I am building an IDE-based code generator, and I am using it to build itself. If fact, as Stroustrup did, I am first building a valid generator model and using a pre-processor to build the final C++ code to compile. Once I have a good working version of the IDE, I'll start using it to build further versions of itself.
It's like giving a new dimension to the meaning of "recursive programming"!
AFAIK does the OpenJDK build itself first with the installed java and afterwards with itself.
Naturally the Jetbrains team uses its own IDE IntelliJ IDEA to develop this IDE.
I assume this is true for most IDE vendors.
As far as I know, when building EMACS from source, all of the ELISP code is bootstrapped. I found that quite noteworthy.
Not quite what you're asking for, but the entire development environment for Revolution http://www.runrev.com is built using Revolution itself, and the source (except for small parts that enforce the license) is completely exposed in source form. So if you don't like the way the dev environment is implemented, you can change it. Find a bug, fix it. You can also easily build additional development tools and integrate them.
Ada and Forth
I gave the Smalltalk-80 answer an uptick.

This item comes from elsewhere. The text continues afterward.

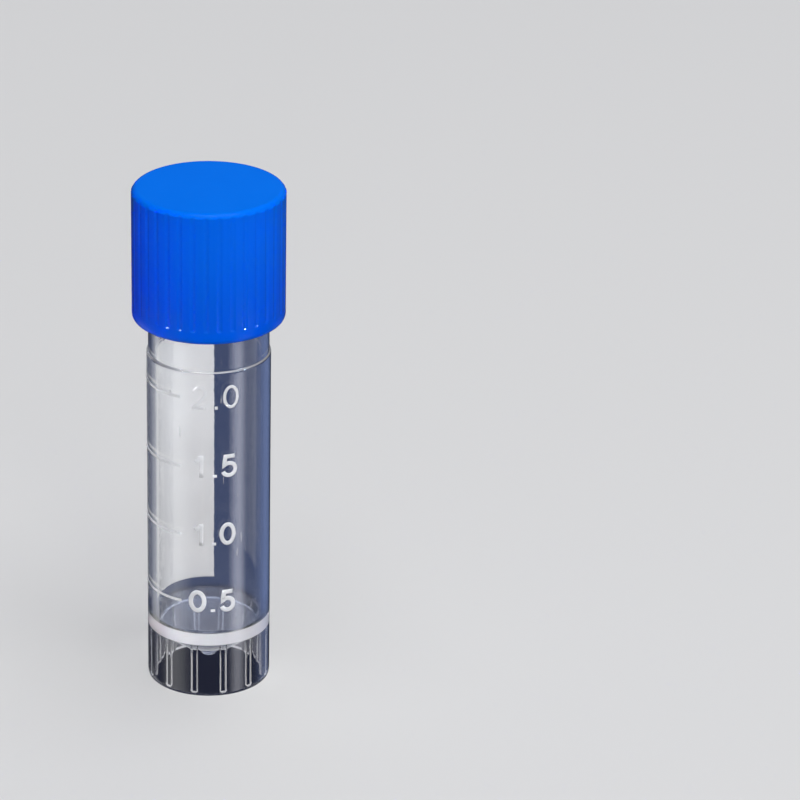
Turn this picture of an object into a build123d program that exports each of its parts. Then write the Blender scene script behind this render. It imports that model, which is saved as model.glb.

Best, most elegant example I can think of. The question also reminds me of a slightly related problem that used to be popular: write a program that outputs itself. Not the same level of bootstrapping, but a fun little programming puzzle for your amusement. Maybe not possible in all languages?
The old Watcom C/C++ compiler was built using itself.
Kragen Sitaker's Ur-Scheme is a fine example of a small nontrivial compiler written in itself. That page links to several more good sources in that vein.